Device applications of double barrier resonant tunneling structures.

Abstract

The purpose of this work is to determine the potential and capability of double barrier resonant tunneling diodes as useful high frequency electronic devices. The diode was modeled using a quantum transport formalism in order to understand various device properties. It was found that diode properties such as the peak current density, peak-to-valley current ratio, and device capacitance can all be controlled by the proper device design. A current peak-to-valley ratio of 6(21) at 300 K (77 K) for a lattice matched InGaAs/InAlAs device and 24(51) at 300 K (77 K) for a pseudomorphic InGaAs/AlAs device were measured. These are some of the highest peak-to-valley ratios measured in the respective material systems. The devices were fabricated in a manner to facilitate whisker contacts and to remove the substrate in order to reduce the device parasitic resistance. The measured dc I(V) characteristics display various anomalies and it is shown experimentally that three commonly observed instabilities are due to diode switching, diode bistability, and bias circuit oscillations.
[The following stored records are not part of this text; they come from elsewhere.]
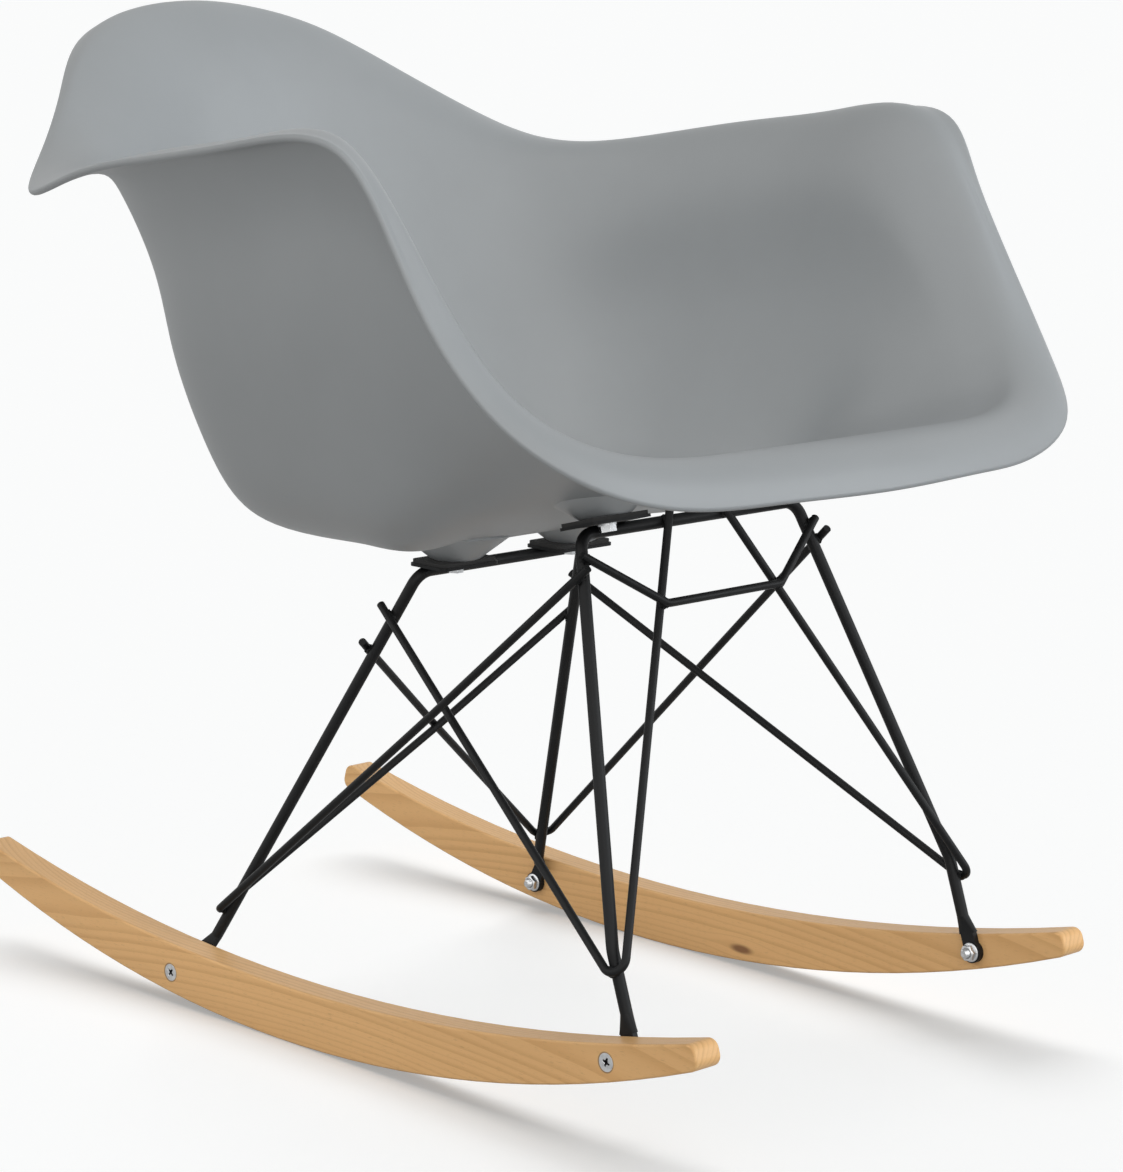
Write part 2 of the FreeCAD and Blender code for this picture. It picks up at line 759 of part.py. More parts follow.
def set_at(item, frame, x=0.0, y=0.0, z=0.0):
    """Place an item at a point of a frame."""
    item.Placement = frame.multiply(FreeCAD.Placement(V(x, y, z), FreeCAD.Rotation()))
    return item


def cylinder(name, radius, height):
    """A cylinder whose radius and height are formulas of the sheet."""
    item = doc.addObject("Part::Cylinder", name)
    bind(item, "Radius", radius)
    bind(item, "Height", height)
    return item


def rounded_plate(name, frame, inset, low, thickness):
    """A plate with round corners over the rail and the bolt, drilled for the bolt."""
    box = doc.addObject("Part::Box", name + "_blank")
    bind(box, "Length", "sizes.plate_length - 2 * %s" % inset)
    bind(box, "Width", "sizes.plate_width - 2 * %s" % inset)
    bind(box, "Height", "sizes." + thickness)
    rear = size("mount_reach") + size("plate_back")
    front = rear - size("plate_width")
    doc.recompute()
    set_at(box, frame, -float(box.Length) / 2, (front + rear - float(box.Width)) / 2, low)
    doc.recompute()
    up = frame.Rotation.multVec(V(0, 0, 1))
    corners = []
    for i, edge in enumerate(box.Shape.Edges, start=1):
        along = edge.tangentAt(edge.FirstParameter)
        if abs(along.dot(up)) > 0.99:
            corners.append((i, size("plate_corner"), size("plate_corner")))
    soft = doc.addObject("Part::Fillet", name + "_soft")
    soft.Base = box
    soft.Edges = corners
    bolt_hole = "(sizes.bolt_diameter + sizes.hole_clearance) / 2"
    hole = cylinder(name + "_hole", bolt_hole, "3 * sizes." + thickness)
    set_at(hole, frame, 0, 0, low - size(thickness))
    return boolean("Cut", name, soft, hole)


def hexagon(name, flats, height):
    """A hexagonal prism by its width over flats."""
    item = doc.addObject("Part::Prism", name)
    item.Polygon = 6
    bind(item, "Circumradius", "sizes.%s / 2 / cos(30)" % flats)
    bind(item, "Height", height)
    return item


bosses = []
bores = []
inserts = []
seat_bolts = []
tapped = "sizes.bolt_diameter / 2 + sizes.thread_clearance"
for end in ("front", "rear"):
    rail_y = size(end + "_rail_y")
    rail_z = size(end + "_rail_z")
    for word, side in SIDES:
        tag = "_%s_%s" % (end, word)
        mount_x = side * size(end + "_mount_x")
        frame = mount_frame(mount_x, rail_y, rail_z, size(end + "_mount_tilt"))
        plate = rounded_plate("mount_plate" + tag, frame, "0", 0, "plate_thickness")
        NODES["mount_plate" + tag] = plate
        low = size("plate_thickness")
        pad = rounded_plate("seat_pad" + tag, frame, "sizes.pad_inset", low, "pad_thickness")
        NODES["seat_pad" + tag] = pad
        low += size("pad_thickness")
        cone = doc.addObject("Part::Cone", "boss" + tag)
        bind(cone, "Radius1", "sizes.boss_foot_radius")
        bind(cone, "Radius2", "sizes.boss_top_radius")
        bind(cone, "Height", "sizes.boss_reach")
        bosses.append(set_at(cone, frame, 0, 0, low))
        bore = cylinder("boss_bore" + tag, "sizes.insert_radius", "2 * sizes.insert_depth")
        bores.append(set_at(bore, frame, 0, 0, low - size("insert_depth")))
        sleeve = cylinder("insert_body" + tag, "sizes.insert_radius", "sizes.insert_depth")
        set_at(sleeve, frame, 0, 0, low)
        thread = cylinder("insert_thread" + tag, tapped, "3 * sizes.insert_depth")
        set_at(thread, frame, 0, 0, low - size("insert_depth"))
        inserts.append(boolean("Cut", "insert" + tag, sleeve, thread))
        shank_name = "seat_bolt_shank" + tag
        shank = cylinder(shank_name, "sizes.bolt_diameter / 2", "sizes.seat_bolt_length")
        set_at(shank, frame, 0, 0, -size("flange_thickness") / 2)
        flange = cylinder("seat_bolt_flange" + tag, "sizes.nut_flange / 2", "sizes.flange_thickness")
        set_at(flange, frame, 0, 0, -size("flange_thickness"))
        head = hexagon("seat_bolt_head" + tag, "nut_flats", "sizes.bolt_head_height")
        set_at(head, frame, 0, 0, -size("bolt_head_height") - size("flange_thickness"))
        seat_bolts.append(fused("seat_bolt" + tag, [shank, flange, head]))

boss_group = fused("bosses", bosses)
boss_cut = boolean("Cut", "bosses_trimmed", boss_group, above_seat)
shell_blank = fused("seat_shell_blank", [seat_skin, boss_cut])
NODES["seat_shell"] = boolean("Cut", "seat_shell", shell_blank, fused("seat_shell_bores", bores))


def group(name, items):
    """Separate solids kept together as one node."""
    item = doc.addObject("Part::Compound", name)
    item.Links = items
    NODES[name] = item


group("seat_inserts", inserts)
group("seat_bolts", seat_bolts)

# Rocker fasteners: a countersunk screw from outside, a flanged nut inside

screws = []
nuts = []
countersink = "(sizes.screw_head - sizes.bolt_diameter) / 2"
reach = "sizes.rocker_thickness + sizes.foot_thickness + sizes.nut_height + sizes.bolt_tip"
for end in ("front", "rear"):
    for word, side in SIDES:
        tag = "_%s_%s" % (end, word)
        y = size(end + "_bolt_y")
        z = size(end + "_bolt_z")
        inward = FreeCAD.Rotation(V(0, 0, 1), V(-side, 0, 0))
        face = FreeCAD.Placement(V(side * outer_x, y, z), inward)
        head = doc.addObject("Part::Cone", "screw_head" + tag)
        bind(head, "Radius1", "sizes.screw_head / 2")
        bind(head, "Radius2", "sizes.bolt_diameter / 2")
        bind(head, "Height", countersink)
        set_at(head, face, 0, 0, size("hole_clearance") / 3)
        shank = cylinder("screw_shank" + tag, "sizes.bolt_diameter / 2", reach + " - 1")
        set_at(shank, face, 0, 0, 1)
        solid = fused("screw_solid" + tag, [head, shank])
        slots = []
        long = size("screw_slot_length")
        wide = size("screw_slot_width")
        for k, (one, two) in enumerate(((long, wide), (wide, long))):
            slot = doc.addObject("Part::Box", "screw_slot_%d%s" % (k, tag))
            slot.Length = one
            slot.Width = two
            bind(slot, "Height", "2 * sizes.screw_slot_depth")
            slots.append(set_at(slot, face, -one / 2, -two / 2, -size("screw_slot_depth")))
        screws.append(boolean("Cut", "screw" + tag, solid, fused("screw_slots" + tag, slots)))
        seat = FreeCAD.Placement(V(side * (inner_x - size("foot_thickness")), y, z), inward)
        flange = cylinder("nut_flange" + tag, "sizes.nut_flange / 2", "sizes.flange_thickness")
        set_at(flange, seat, 0, 0, 0)
        body = hexagon("nut_body" + tag, "nut_flats", "sizes.nut_height")
        set_at(body, seat, 0, 0, 0)
        bore = cylinder("nut_bore" + tag, tapped, "3 * sizes.nut_height")
        set_at(bore, seat, 0, 0, -size("nut_height"))
        nuts.append(boolean("Cut", "nut" + tag, fused("nut_solid" + tag, [flange, body]), bore))
group("rocker_screws", screws)
group("rocker_nuts", nuts)

doc.recompute()

# Checks and export

for item in doc.Objects:
    state = " ".join(item.State)
    if "Invalid" in state or "Error" in state:
        raise RuntimeError(item.Label + " failed: " + state)
os.makedirs("parts", exist_ok=True)
for name, item in NODES.items():
    if item.Shape.isNull() or not item.Shape.isValid():
        raise RuntimeError(name + " has no valid shape")
    item.Label = name
    item.Shape.exportStep("parts/%s.step" % name)
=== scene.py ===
"""Shell, finishes, small parts and studio of a moulded shell rocking chair, built round its
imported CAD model. Metres, +Z up. The sitter faces -Y and +X is the sitter's left."""
import json
import math

import bpy
import numpy as np
from mathutils import Matrix


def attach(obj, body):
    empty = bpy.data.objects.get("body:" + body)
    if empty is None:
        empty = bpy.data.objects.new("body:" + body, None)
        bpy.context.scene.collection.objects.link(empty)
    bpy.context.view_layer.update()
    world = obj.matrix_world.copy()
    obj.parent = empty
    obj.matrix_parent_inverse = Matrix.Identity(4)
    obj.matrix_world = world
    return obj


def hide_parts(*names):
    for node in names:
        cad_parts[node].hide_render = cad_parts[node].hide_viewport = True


bl_info = {
    "name": "Moulded Shell Rocking Chair",
    "version": (1, 0, 0),
    "blender": (4, 5, 0),
    "location": "3D View > Sidebar > Rocking Chair",
    "description": "Shell, finishes, small parts and studio for a moulded shell rocking chair",
    "category": "Object",
}

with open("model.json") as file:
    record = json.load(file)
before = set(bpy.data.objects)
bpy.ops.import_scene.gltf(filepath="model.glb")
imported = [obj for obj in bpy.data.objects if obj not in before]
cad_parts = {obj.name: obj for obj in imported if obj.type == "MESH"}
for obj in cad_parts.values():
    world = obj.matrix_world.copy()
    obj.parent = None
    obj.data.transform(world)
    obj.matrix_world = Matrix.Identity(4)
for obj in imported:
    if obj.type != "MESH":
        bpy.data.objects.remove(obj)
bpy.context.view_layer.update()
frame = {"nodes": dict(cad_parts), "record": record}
NODES = frame["nodes"]
SLOT_COLOUR = {m["slot"]: tuple(m["base_color"]) for m in frame["record"]["materials"]}
MM = 0.001

# Places on the chair, in millimetres

OUTER_FACE_X = 189.3
INNER_FACE_X = 167.3
BOLT_SPOTS = ((-282.5, 56.5), (136.1, 21.2))
# Welds: the point on the rod's middle line, the point on the wire's middle line above it,
# and the way the wire runs there.
WELDS = (
    ((27.4, -169.3, 357.0), (27.4, -175.51, 359.5), (-0.46, 0.332, 0.824)),
    ((163.3, -265.93, 105.66), (169.94, -266.67, 105.91), (-0.113, -0.993, 0.044)),
    ((87.1, 19.82, 275.0), (93.44, 20.26, 277.11), (0.226, -0.834, -0.503)),
    ((108.92, -179.76, 329.96), (115.29, -179.33, 331.42), (-0.103, -0.738, 0.667)),
    ((151.76, 117.21, 60.7), (154.46, 122.54, 63.94), (0.915, -0.377, -0.142)),
    ((94.95, 31.63, 249.01), (94.83, 37.56, 251.67), (-0.771, 0.249, -0.587)),
    ((106.1, -175.49, 341.0), (106.78, -181.63, 343.55), (0.816, 0.297, 0.496)),
    ((54.95, -195.38, 310.16), (55.3, -200.34, 312.36), (0.882, 0.243, 0.404)),
)

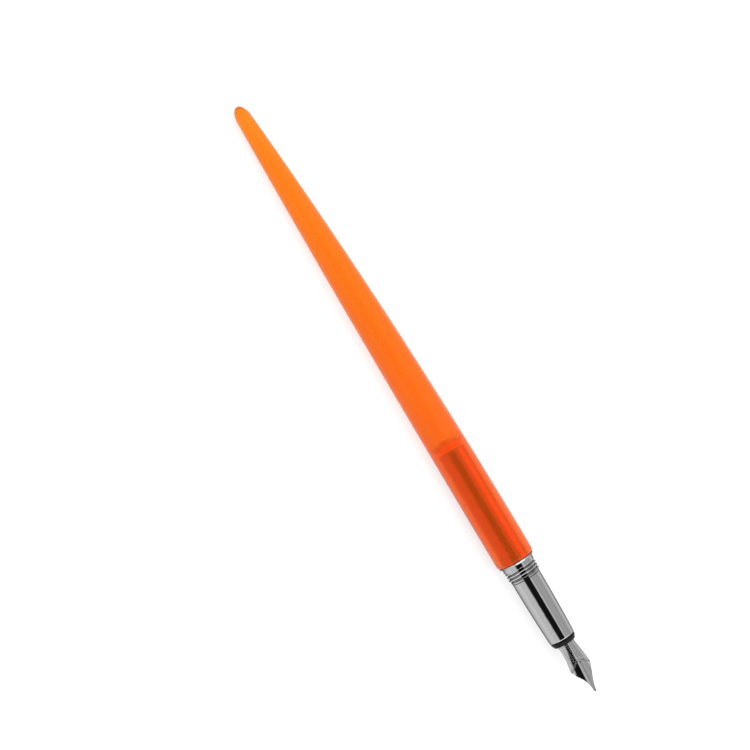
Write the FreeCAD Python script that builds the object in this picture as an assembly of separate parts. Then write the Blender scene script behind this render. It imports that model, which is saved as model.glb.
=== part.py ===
"""Long quill-shaped cartridge pen with a dip-pen outline, lying along X with its nib towards +X and facing up.

The frosted barrel is a gently bowed taper with a rounded tail. A plated collar and a plated tube are fixed in its
bore: the collar has a flange and the cap's thread outside and the section's thread inside, the tube lines the room for
the cartridge. The grip screws into the collar and carries a seal ring. A housing sits in the grip, holds the nib and
the feed from the front, and pierces the cartridge with its spigot.

All lengths are millimetres. The part is first built with the pen's axis on the X axis, then lifted by the barrel's
largest radius, so that the origin is at the middle of the length on the surface that the pen lies on.
"""

import FreeCAD
import Part

import math
import os

from FreeCAD import Vector

X_AXIS = Vector(1, 0, 0)
Y_AXIS = Vector(0, 1, 0)
ORIGIN = Vector(0, 0, 0)
FAR = 20.0  # larger than any radius here, for tools that only have to reach outside

# Overall.
TOTAL_LENGTH = 210.0
BARREL_LENGTH = 162.45
COLLAR_LENGTH = 6.15
GRIP_LENGTH = 22.05
HOUSING_RING_LENGTH = 1.75
TAIL_X = -TOTAL_LENGTH / 2
MOUTH_X = TAIL_X + BARREL_LENGTH
SHOULDER_X = MOUTH_X + COLLAR_LENGTH
GRIP_FRONT_X = SHOULDER_X + GRIP_LENGTH
RING_FRONT_X = GRIP_FRONT_X + HOUSING_RING_LENGTH
TIP_X = TOTAL_LENGTH / 2

FIT = 0.02  # gap per side between pieces that are glued or pressed together
RUNNING = 0.05  # gap per side between pieces that slide or turn

# Barrel.
BARREL_RADIUS = 6.25
TAPER_DROP = 3.70  # how much thinner the barrel is at TAPER_REACH behind its mouth
TAPER_REACH = 156.5
TAPER_POWER = 2.2
NOSE_LENGTH = 4.2  # the rounded tail
BOW_RADIUS = 4280.0  # the barrel's centre line is an arc that leaves the mouth straight
BOW_TURN = math.radians(29)  # it bows downwards, turned this much towards -Y
BOW_WAY = Vector(0, -math.sin(BOW_TURN), -math.cos(BOW_TURN))
MOUTH_ROUNDING = 0.9
BORE_RADIUS = 4.45
BORE_DEPTH = 39.2  # to where the domed end of the bore starts
BORE_END_HEIGHT = 4.2
BARREL_SECTIONS = 10
NOSE_SECTIONS = 9

# Collar, and the tube behind it.
FLANGE_RADIUS = 5.85
FLANGE_LENGTH = 0.8
FLANGE_SLOPE_LENGTH = 0.5  # its front is a cone that ends in a small step
FLANGE_SLOPE_DROP = 0.4
FLANGE_STEP_LENGTH = 0.06
LAND_RADIUS = 5.15
LAND_LENGTH = 1.35
LAND_BEVEL_LENGTH = 0.3
LAND_BEVEL_DROP = 0.22
COLLAR_SPIGOT_LENGTH = 3.0  # the part of the collar that is inside the barrel
TUBE_INNER_RADIUS = 3.95
COLLAR_RING_RADIUS = 4.8
COLLAR_RING_LENGTH = 0.6
CAP_THREAD_ROOT = 4.6
CAP_THREAD_CREST = 5.12
CAP_THREAD_ROOT_HALF = 0.50  # half the width of the ridge at its foot and at its flat crest
CAP_THREAD_CREST_HALF = 0.13
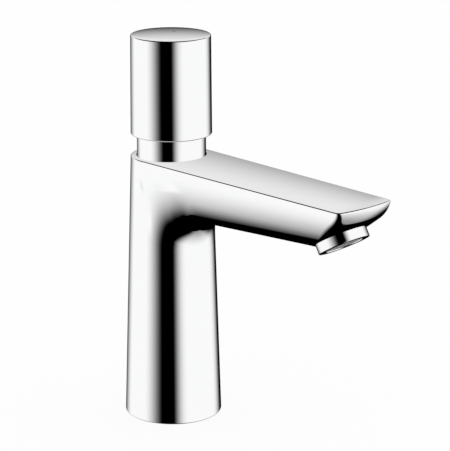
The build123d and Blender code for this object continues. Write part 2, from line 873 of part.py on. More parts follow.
# Turning sleeve: tube with ledges for cup and seat, windows and lugs for the disc
with BuildPart() as turning_sleeve:
    revolve(
        outline(
            (turner_bore_low_r, turner_low_z),
            (turner_r, turner_low_z),
            (turner_r, turner_top_z),
            (turner_bore_top_r, turner_top_z),
            (turner_bore_top_r, valve_seat_z),
            (turner_bore_mid_r, valve_seat_z),
            (turner_bore_mid_r, cup_ledge_z),
            (turner_bore_low_r, cup_ledge_z),
        ),
        axis=Axis.Z,
    )
    with BuildSketch(Plane.XY.offset(turner_low_z + face_gap)):
        for angle in key_angles:
            add(key_shape(key_in_r + key_gap, disc_r, key_w - 2 * key_gap, angle))
    extrude(amount=-disc_t)
    for middle in turner_seal_zs:
        revolve(
            ring(turner_r - seal_depth, turner_r + cut_over, middle - seal_h / 2, middle + seal_h / 2),
            axis=Axis.Z,
            mode=Mode.SUBTRACT,
        )
    with BuildSketch(Plane.XY.offset(turner_window_low_z)):
        for angle in range(0, 180, 360 // window_count):
            Rectangle(4 * turner_r, turner_window_w, rotation=angle)
    extrude(amount=turner_window_high_z - turner_window_low_z, mode=Mode.SUBTRACT)
turning_sleeve.part.label = "turning_sleeve"

# Rings that seal the turning sleeve in the housing, below and above its windows
with BuildPart() as sleeve_o_rings:
    for middle in turner_seal_zs:
        low, high = middle - seal_h / 2 + slip, middle + seal_h / 2 - slip
        revolve(soft_ring(turner_r - seal_depth + slip, turner_r + run_gap / 3, low, high), axis=Axis.Z)
sleeve_o_rings.part.label = "sleeve_o_rings"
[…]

The effect of various circuit parameters on the instabilities are discussed and demonstrated experimentally. The potential and capability of the diode as a microwave power source was investigated using small and large-signal analyses. The effect of stability on the power generation capability of the diodes was studied showing the importance of the lead inductance. It is argued that stability requirements will seriously reduce the output power from these devices for conventional lead inductances. The diodes have been experimentally characterized as video detectors in the frequency range of 10-100 GHz. Such detector properties as the tangential signal sensitivity, dynamic range, and open circuit voltage sensitivity have been measured for the first time and it is demonstrated that the performance of the diode in various aspects is comparable to existing device technologies. The noise properties of the diode were studied with the help of a self-oscillating mixer experiment. The measured minimum detectable signal was poor relative to other existing devices.